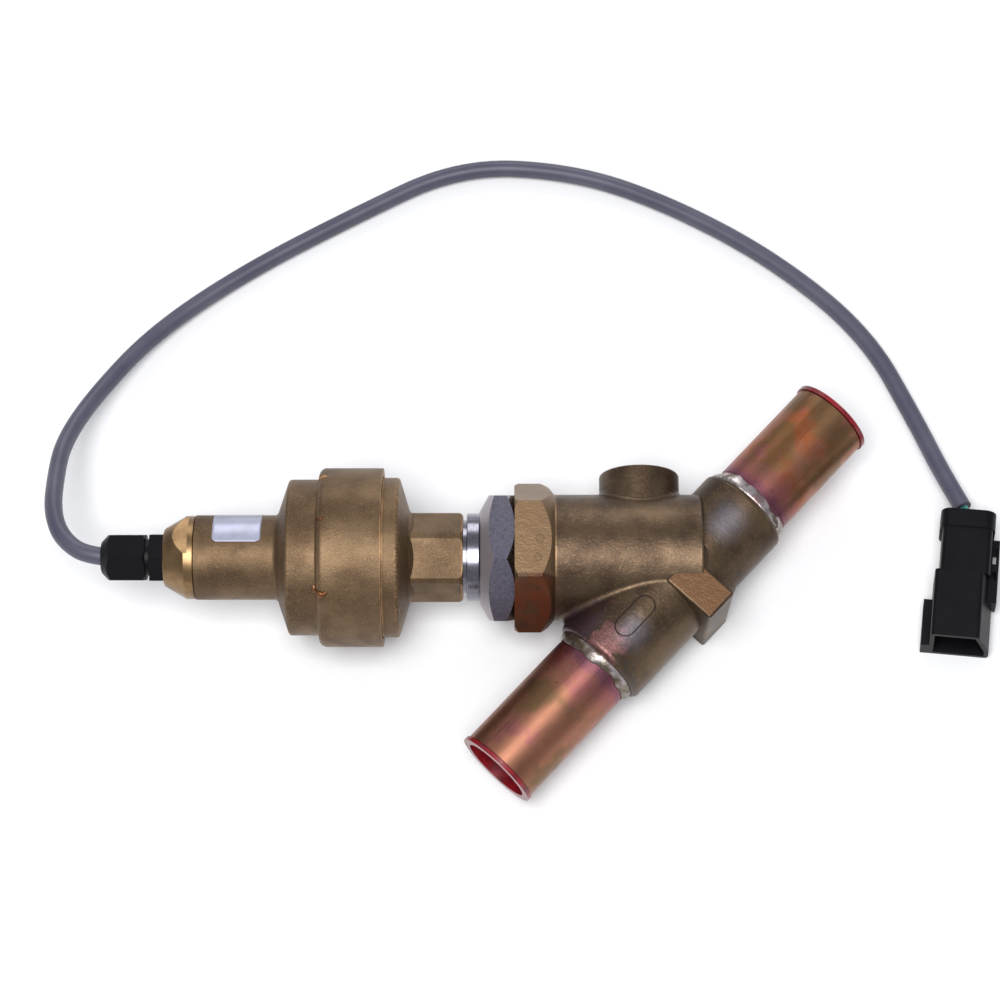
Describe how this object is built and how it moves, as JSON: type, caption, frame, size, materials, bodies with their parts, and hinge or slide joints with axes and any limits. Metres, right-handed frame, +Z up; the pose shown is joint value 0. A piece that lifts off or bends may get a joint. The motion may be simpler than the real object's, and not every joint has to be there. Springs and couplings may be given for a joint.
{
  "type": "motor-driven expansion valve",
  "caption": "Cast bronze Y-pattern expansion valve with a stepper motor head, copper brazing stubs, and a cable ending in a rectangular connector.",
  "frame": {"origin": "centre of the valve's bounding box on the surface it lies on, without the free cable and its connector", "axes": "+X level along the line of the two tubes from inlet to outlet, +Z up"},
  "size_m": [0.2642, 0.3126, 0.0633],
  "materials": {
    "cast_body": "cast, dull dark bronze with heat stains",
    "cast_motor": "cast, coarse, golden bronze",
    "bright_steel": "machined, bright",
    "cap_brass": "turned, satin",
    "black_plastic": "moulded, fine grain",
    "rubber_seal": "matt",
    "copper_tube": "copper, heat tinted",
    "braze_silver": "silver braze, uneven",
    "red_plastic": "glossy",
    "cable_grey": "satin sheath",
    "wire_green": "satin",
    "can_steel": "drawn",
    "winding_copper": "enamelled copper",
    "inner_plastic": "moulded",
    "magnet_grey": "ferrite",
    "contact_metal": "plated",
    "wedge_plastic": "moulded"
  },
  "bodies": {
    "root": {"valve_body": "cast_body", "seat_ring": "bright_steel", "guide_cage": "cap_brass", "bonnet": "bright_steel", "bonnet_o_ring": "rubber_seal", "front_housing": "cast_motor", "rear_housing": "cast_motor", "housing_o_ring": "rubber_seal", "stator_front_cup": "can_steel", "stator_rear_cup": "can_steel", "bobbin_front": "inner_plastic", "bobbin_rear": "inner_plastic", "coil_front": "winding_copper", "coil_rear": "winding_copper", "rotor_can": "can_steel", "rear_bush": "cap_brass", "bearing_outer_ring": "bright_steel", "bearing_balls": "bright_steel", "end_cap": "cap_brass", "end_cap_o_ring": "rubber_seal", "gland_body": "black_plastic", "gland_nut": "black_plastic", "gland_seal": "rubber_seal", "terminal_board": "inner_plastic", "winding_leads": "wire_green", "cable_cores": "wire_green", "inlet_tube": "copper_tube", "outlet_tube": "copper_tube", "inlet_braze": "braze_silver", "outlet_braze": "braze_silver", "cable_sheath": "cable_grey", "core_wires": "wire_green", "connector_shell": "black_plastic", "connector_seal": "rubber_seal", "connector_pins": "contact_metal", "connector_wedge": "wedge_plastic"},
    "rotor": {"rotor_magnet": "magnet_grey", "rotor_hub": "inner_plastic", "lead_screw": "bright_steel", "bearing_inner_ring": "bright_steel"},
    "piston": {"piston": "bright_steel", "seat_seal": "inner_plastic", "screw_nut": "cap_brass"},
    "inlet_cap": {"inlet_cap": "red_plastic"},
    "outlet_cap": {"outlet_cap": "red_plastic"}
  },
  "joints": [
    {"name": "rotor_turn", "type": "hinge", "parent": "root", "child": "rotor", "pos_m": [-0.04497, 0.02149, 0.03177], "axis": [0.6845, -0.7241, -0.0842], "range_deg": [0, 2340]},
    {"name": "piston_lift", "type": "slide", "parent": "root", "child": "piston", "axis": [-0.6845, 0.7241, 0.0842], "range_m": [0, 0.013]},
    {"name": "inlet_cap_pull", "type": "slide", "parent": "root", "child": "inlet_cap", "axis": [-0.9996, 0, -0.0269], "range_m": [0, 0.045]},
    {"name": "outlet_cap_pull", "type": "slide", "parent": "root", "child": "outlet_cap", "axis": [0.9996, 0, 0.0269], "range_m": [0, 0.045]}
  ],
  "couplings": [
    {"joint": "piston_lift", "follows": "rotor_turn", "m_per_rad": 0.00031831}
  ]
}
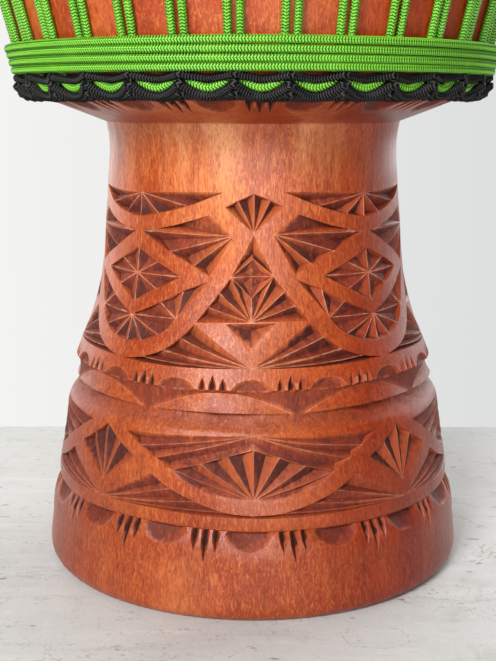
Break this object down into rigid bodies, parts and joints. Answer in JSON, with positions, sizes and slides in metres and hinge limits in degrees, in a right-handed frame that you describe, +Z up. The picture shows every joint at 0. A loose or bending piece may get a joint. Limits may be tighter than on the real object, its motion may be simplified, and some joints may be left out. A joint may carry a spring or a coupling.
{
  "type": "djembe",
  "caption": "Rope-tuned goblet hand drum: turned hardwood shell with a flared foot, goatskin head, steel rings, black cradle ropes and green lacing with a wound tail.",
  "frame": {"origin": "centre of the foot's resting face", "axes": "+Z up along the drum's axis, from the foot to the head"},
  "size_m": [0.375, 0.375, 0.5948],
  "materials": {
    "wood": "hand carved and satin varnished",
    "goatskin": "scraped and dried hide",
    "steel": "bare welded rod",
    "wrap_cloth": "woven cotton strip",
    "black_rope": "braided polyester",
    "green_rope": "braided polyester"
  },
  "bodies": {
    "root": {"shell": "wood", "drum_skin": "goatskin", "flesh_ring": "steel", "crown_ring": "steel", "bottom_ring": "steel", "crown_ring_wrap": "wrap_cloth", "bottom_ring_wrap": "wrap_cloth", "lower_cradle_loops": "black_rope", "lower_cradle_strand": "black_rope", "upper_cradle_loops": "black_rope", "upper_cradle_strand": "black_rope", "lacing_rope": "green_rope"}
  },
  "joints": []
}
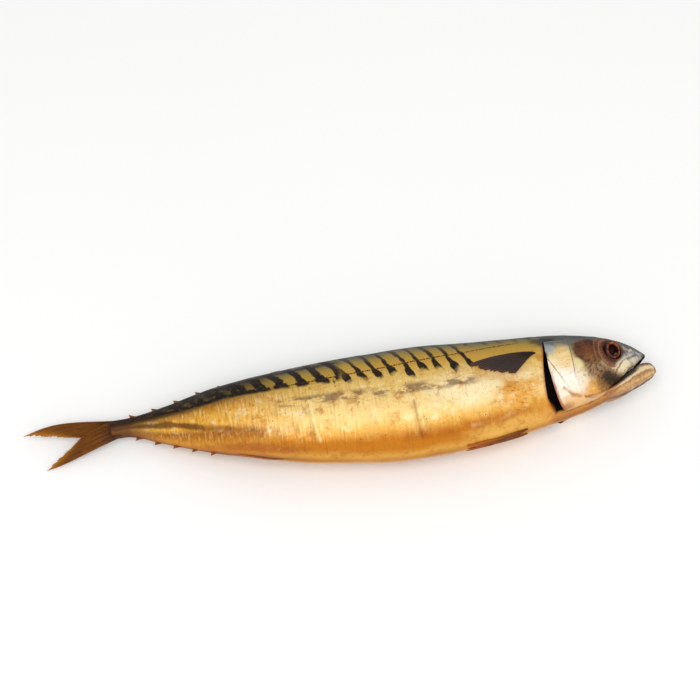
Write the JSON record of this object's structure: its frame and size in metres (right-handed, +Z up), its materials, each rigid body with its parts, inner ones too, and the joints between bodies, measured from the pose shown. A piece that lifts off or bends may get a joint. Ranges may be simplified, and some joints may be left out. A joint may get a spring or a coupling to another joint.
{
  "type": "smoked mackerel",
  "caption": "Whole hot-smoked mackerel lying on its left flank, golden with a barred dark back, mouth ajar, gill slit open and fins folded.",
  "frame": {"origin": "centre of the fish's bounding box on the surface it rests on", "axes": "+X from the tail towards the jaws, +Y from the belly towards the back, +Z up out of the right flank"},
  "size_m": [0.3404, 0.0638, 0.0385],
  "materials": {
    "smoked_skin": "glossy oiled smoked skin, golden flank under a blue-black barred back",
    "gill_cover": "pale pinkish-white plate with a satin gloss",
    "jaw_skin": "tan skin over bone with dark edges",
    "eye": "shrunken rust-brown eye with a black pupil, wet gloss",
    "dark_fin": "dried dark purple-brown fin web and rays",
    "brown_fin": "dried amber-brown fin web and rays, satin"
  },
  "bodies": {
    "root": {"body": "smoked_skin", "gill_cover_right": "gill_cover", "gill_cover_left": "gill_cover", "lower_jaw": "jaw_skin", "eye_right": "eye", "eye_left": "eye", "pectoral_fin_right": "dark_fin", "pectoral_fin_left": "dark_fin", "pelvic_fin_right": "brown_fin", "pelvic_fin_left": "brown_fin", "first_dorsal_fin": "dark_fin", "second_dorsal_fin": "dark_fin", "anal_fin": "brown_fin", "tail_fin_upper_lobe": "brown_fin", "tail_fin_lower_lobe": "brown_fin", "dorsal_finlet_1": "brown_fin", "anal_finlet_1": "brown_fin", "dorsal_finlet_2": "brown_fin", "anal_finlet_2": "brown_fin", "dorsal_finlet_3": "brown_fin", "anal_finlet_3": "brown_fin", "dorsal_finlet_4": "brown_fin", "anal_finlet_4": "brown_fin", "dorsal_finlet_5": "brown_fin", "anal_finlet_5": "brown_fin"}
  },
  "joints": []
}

(Given task)
Return the entries in full, keeping every line exactly as it is.

(Output below)
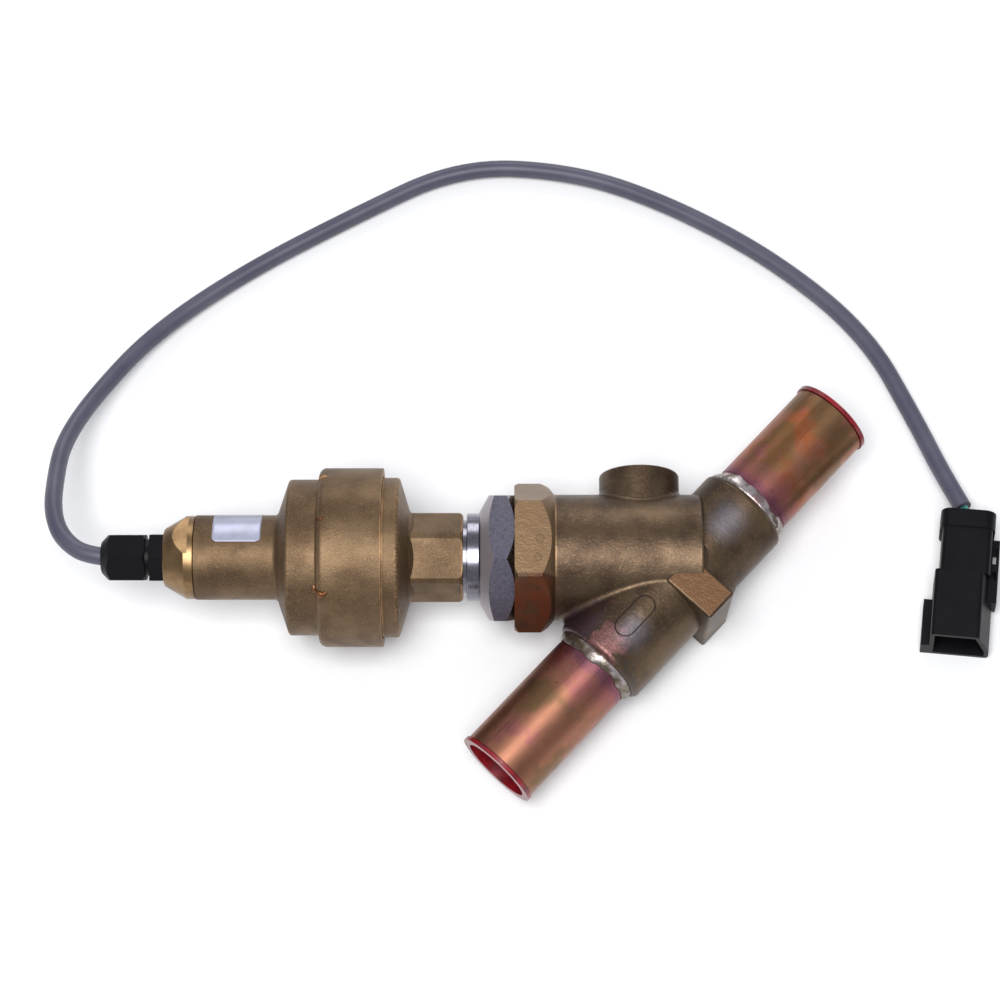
Describe how this object is built and how it moves, as JSON: type, caption, frame, size, materials, bodies with their parts, and hinge or slide joints with axes and any limits. Metres, right-handed frame, +Z up; the pose shown is joint value 0. A piece that lifts off or bends may get a joint. The motion may be simpler than the real object's, and not every joint has to be there. Springs and couplings may be given for a joint.
{
  "type": "motor-driven expansion valve",
  "caption": "Cast bronze Y-pattern expansion valve with a stepper motor head, copper brazing stubs, and a cable ending in a rectangular connector.",
  "frame": {"origin": "centre of the valve's bounding box on the surface it lies on, without the free cable and its connector", "axes": "+X level along the line of the two tubes from inlet to outlet, +Z up"},
  "size_m": [0.2642, 0.3126, 0.0633],
  "materials": {
    "cast_body": "cast, dull dark bronze with heat stains",
    "cast_motor": "cast, coarse, golden bronze",
    "bright_steel": "machined, bright",
    "cap_brass": "turned, satin",
    "black_plastic": "moulded, fine grain",
    "rubber_seal": "matt",
    "copper_tube": "copper, heat tinted",
    "braze_silver": "silver braze, uneven",
    "red_plastic": "glossy",
    "cable_grey": "satin sheath",
    "wire_green": "satin",
    "can_steel": "drawn",
    "winding_copper": "enamelled copper",
    "inner_plastic": "moulded",
    "magnet_grey": "ferrite",
    "contact_metal": "plated",
    "wedge_plastic": "moulded"
  },
  "bodies": {
    "root": {"valve_body": "cast_body", "seat_ring": "bright_steel", "guide_cage": "cap_brass", "bonnet": "bright_steel", "bonnet_o_ring": "rubber_seal", "front_housing": "cast_motor", "rear_housing": "cast_motor", "housing_o_ring": "rubber_seal", "stator_front_cup": "can_steel", "stator_rear_cup": "can_steel", "bobbin_front": "inner_plastic", "bobbin_rear": "inner_plastic", "coil_front": "winding_copper", "coil_rear": "winding_copper", "rotor_can": "can_steel", "rear_bush": "cap_brass", "bearing_outer_ring": "bright_steel", "bearing_balls": "bright_steel", "end_cap": "cap_brass", "end_cap_o_ring": "rubber_seal", "gland_body": "black_plastic", "gland_nut": "black_plastic", "gland_seal": "rubber_seal", "terminal_board": "inner_plastic", "winding_leads": "wire_green", "cable_cores": "wire_green", "inlet_tube": "copper_tube", "outlet_tube": "copper_tube", "inlet_braze": "braze_silver", "outlet_braze": "braze_silver", "cable_sheath": "cable_grey", "core_wires": "wire_green", "connector_shell": "black_plastic", "connector_seal": "rubber_seal", "connector_pins": "contact_metal", "connector_wedge": "wedge_plastic"},
    "rotor": {"rotor_magnet": "magnet_grey", "rotor_hub": "inner_plastic", "lead_screw": "bright_steel", "bearing_inner_ring": "bright_steel"},
    "piston": {"piston": "bright_steel", "seat_seal": "inner_plastic", "screw_nut": "cap_brass"},
    "inlet_cap": {"inlet_cap": "red_plastic"},
    "outlet_cap": {"outlet_cap": "red_plastic"}
  },
  "joints": [
    {"name": "rotor_turn", "type": "hinge", "parent": "root", "child": "rotor", "pos_m": [-0.04497, 0.02149, 0.03177], "axis": [0.6845, -0.7241, -0.0842], "range_deg": [0, 2340]},
    {"name": "piston_lift", "type": "slide", "parent": "root", "child": "piston", "axis": [-0.6845, 0.7241, 0.0842], "range_m": [0, 0.013]},
    {"name": "inlet_cap_pull", "type": "slide", "parent": "root", "child": "inlet_cap", "axis": [-0.9996, 0, -0.0269], "range_m": [0, 0.045]},
    {"name": "outlet_cap_pull", "type": "slide", "parent": "root", "child": "outlet_cap", "axis": [0.9996, 0, 0.0269], "range_m": [0, 0.045]}
  ],
  "couplings": [
    {"joint": "piston_lift", "follows": "rotor_turn", "m_per_rad": 0.00031831}
  ]
}
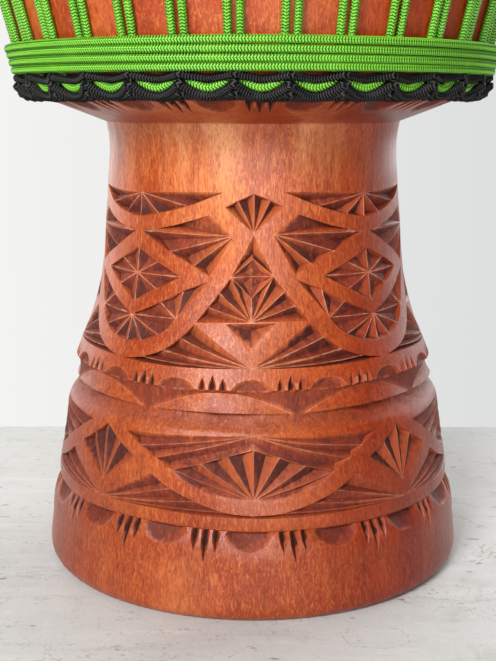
Break this object down into rigid bodies, parts and joints. Answer in JSON, with positions, sizes and slides in metres and hinge limits in degrees, in a right-handed frame that you describe, +Z up. The picture shows every joint at 0. A loose or bending piece may get a joint. Limits may be tighter than on the real object, its motion may be simplified, and some joints may be left out. A joint may carry a spring or a coupling.
{
  "type": "djembe",
  "caption": "Rope-tuned goblet hand drum: turned hardwood shell with a flared foot, goatskin head, steel rings, black cradle ropes and green lacing with a wound tail.",
  "frame": {"origin": "centre of the foot's resting face", "axes": "+Z up along the drum's axis, from the foot to the head"},
  "size_m": [0.375, 0.375, 0.5948],
  "materials": {
    "wood": "hand carved and satin varnished",
    "goatskin": "scraped and dried hide",
    "steel": "bare welded rod",
    "wrap_cloth": "woven cotton strip",
    "black_rope": "braided polyester",
    "green_rope": "braided polyester"
  },
  "bodies": {
    "root": {"shell": "wood", "drum_skin": "goatskin", "flesh_ring": "steel", "crown_ring": "steel", "bottom_ring": "steel", "crown_ring_wrap": "wrap_cloth", "bottom_ring_wrap": "wrap_cloth", "lower_cradle_loops": "black_rope", "lower_cradle_strand": "black_rope", "upper_cradle_loops": "black_rope", "upper_cradle_strand": "black_rope", "lacing_rope": "green_rope"}
  },
  "joints": []
}
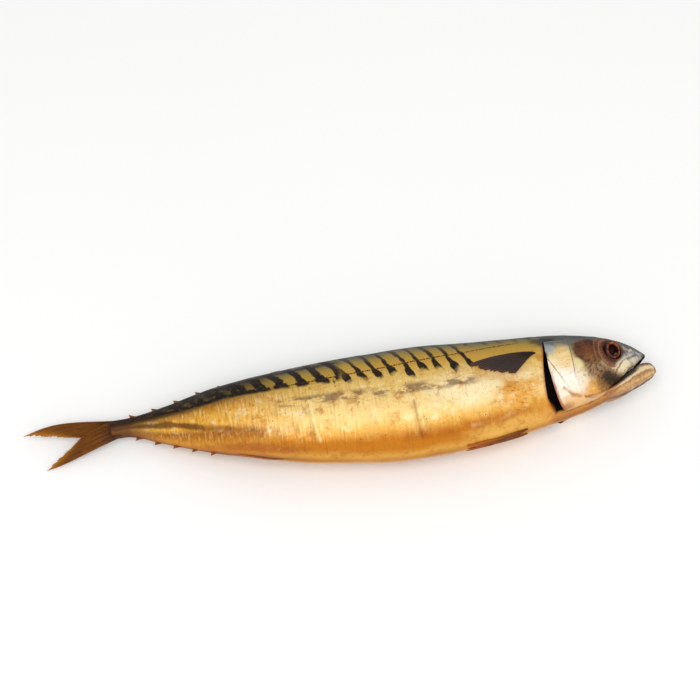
Write the JSON record of this object's structure: its frame and size in metres (right-handed, +Z up), its materials, each rigid body with its parts, inner ones too, and the joints between bodies, measured from the pose shown. A piece that lifts off or bends may get a joint. Ranges may be simplified, and some joints may be left out. A joint may get a spring or a coupling to another joint.
{
  "type": "smoked mackerel",
  "caption": "Whole hot-smoked mackerel lying on its left flank, golden with a barred dark back, mouth ajar, gill slit open and fins folded.",
  "frame": {"origin": "centre of the fish's bounding box on the surface it rests on", "axes": "+X from the tail towards the jaws, +Y from the belly towards the back, +Z up out of the right flank"},
  "size_m": [0.3404, 0.0638, 0.0385],
  "materials": {
    "smoked_skin": "glossy oiled smoked skin, golden flank under a blue-black barred back",
    "gill_cover": "pale pinkish-white plate with a satin gloss",
    "jaw_skin": "tan skin over bone with dark edges",
    "eye": "shrunken rust-brown eye with a black pupil, wet gloss",
    "dark_fin": "dried dark purple-brown fin web and rays",
    "brown_fin": "dried amber-brown fin web and rays, satin"
  },
  "bodies": {
    "root": {"body": "smoked_skin", "gill_cover_right": "gill_cover", "gill_cover_left": "gill_cover", "lower_jaw": "jaw_skin", "eye_right": "eye", "eye_left": "eye", "pectoral_fin_right": "dark_fin", "pectoral_fin_left": "dark_fin", "pelvic_fin_right": "brown_fin", "pelvic_fin_left": "brown_fin", "first_dorsal_fin": "dark_fin", "second_dorsal_fin": "dark_fin", "anal_fin": "brown_fin", "tail_fin_upper_lobe": "brown_fin", "tail_fin_lower_lobe": "brown_fin", "dorsal_finlet_1": "brown_fin", "anal_finlet_1": "brown_fin", "dorsal_finlet_2": "brown_fin", "anal_finlet_2": "brown_fin", "dorsal_finlet_3": "brown_fin", "anal_finlet_3": "brown_fin", "dorsal_finlet_4": "brown_fin", "anal_finlet_4": "brown_fin", "dorsal_finlet_5": "brown_fin", "anal_finlet_5": "brown_fin"}
  },
  "joints": []
}